# Given information

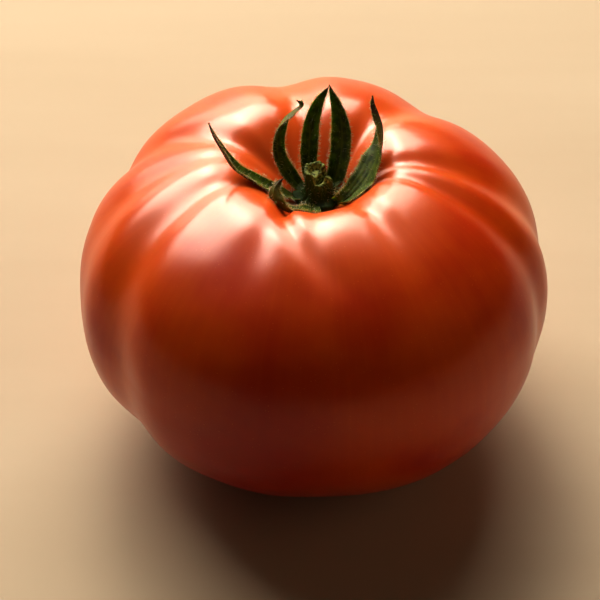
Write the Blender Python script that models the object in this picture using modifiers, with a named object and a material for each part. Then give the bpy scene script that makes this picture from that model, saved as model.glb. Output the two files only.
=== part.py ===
"""A ribbed slicing tomato with its green calyx and the stub of its stalk.

The fruit is one solid. It is a flattened globe whose shoulders are cut by ribs that run out from the
stalk hollow, and it rests on a small flat at its blossom end. Six sepals and the stalk stub stand in
the hollow. The origin is the centre of the flat that the fruit rests on, with +Z up the stalk.
Lengths are millimetres until the last step, where MM turns them into metres.
"""

import math

import bmesh
import bpy
import numpy as np
from mathutils import Vector

MM = 0.001

# Fruit: a superellipse turned about the stalk, with its own height and fullness above and below
BODY_RADIUS = 44.0
SHOULDER_RISE = 30.1
BASE_DROP = 33.3
SHOULDER_FULLNESS = 2.24
BASE_FULLNESS = 2.28
FULLNESS_BLEND = 0.35

# The blossom end is pressed flat, and the flat rolls into the side over a short soft edge
FLAT_CUT = 1.25
FLAT_SOFTNESS = 0.8

# Stalk hollow: deepest at the axis, and wider on the side that HOLLOW_LEAN names
HOLLOW_DEPTH = 12.4
HOLLOW_RADIUS = 11.2
HOLLOW_LEAN = 1.0
HOLLOW_LEAN_AZIMUTH = 160.0
HOLLOW_STEEPNESS = 2.4

# No tomato is round. Each row is waves in one turn, share of the radius, azimuth of the first crest
OUT_OF_ROUND = (
    (1, 0.036, 243.0),
    (2, 0.014, 102.0),
    (3, 0.010, 97.0),
    (4, 0.009, 17.0),
)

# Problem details
Make an exact copy of all the data.

# Solution
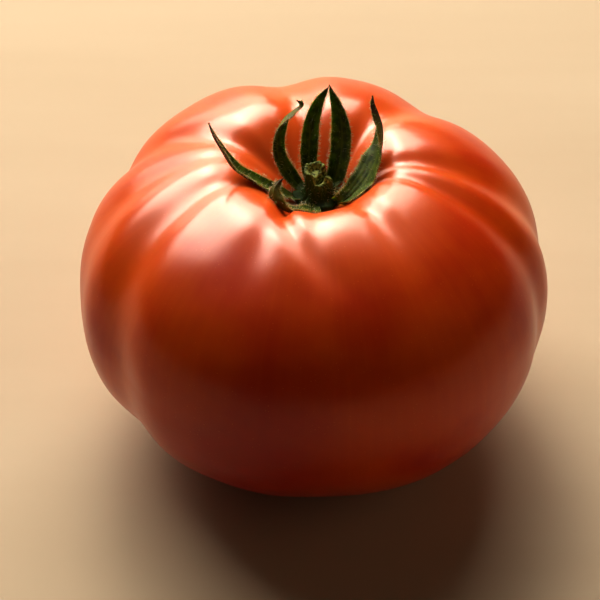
Write the Blender Python script that models the object in this picture using modifiers, with a named object and a material for each part. Then give the bpy scene script that makes this picture from that model, saved as model.glb. Output the two files only.
=== part.py ===
"""A ribbed slicing tomato with its green calyx and the stub of its stalk.

The fruit is one solid. It is a flattened globe whose shoulders are cut by ribs that run out from the
stalk hollow, and it rests on a small flat at its blossom end. Six sepals and the stalk stub stand in
the hollow. The origin is the centre of the flat that the fruit rests on, with +Z up the stalk.
Lengths are millimetres until the last step, where MM turns them into metres.
"""

import math

import bmesh
import bpy
import numpy as np
from mathutils import Vector

MM = 0.001

# Fruit: a superellipse turned about the stalk, with its own height and fullness above and below
BODY_RADIUS = 44.0
SHOULDER_RISE = 30.1
BASE_DROP = 33.3
SHOULDER_FULLNESS = 2.24
BASE_FULLNESS = 2.28
FULLNESS_BLEND = 0.35

# The blossom end is pressed flat, and the flat rolls into the side over a short soft edge
FLAT_CUT = 1.25
FLAT_SOFTNESS = 0.8

# Stalk hollow: deepest at the axis, and wider on the side that HOLLOW_LEAN names
HOLLOW_DEPTH = 12.4
HOLLOW_RADIUS = 11.2
HOLLOW_LEAN = 1.0
HOLLOW_LEAN_AZIMUTH = 160.0
HOLLOW_STEEPNESS = 2.4

# No tomato is round. Each row is waves in one turn, share of the radius, azimuth of the first crest
OUT_OF_ROUND = (
    (1, 0.036, 243.0),
    (2, 0.014, 102.0),
    (3, 0.010, 97.0),
    (4, 0.009, 17.0),
)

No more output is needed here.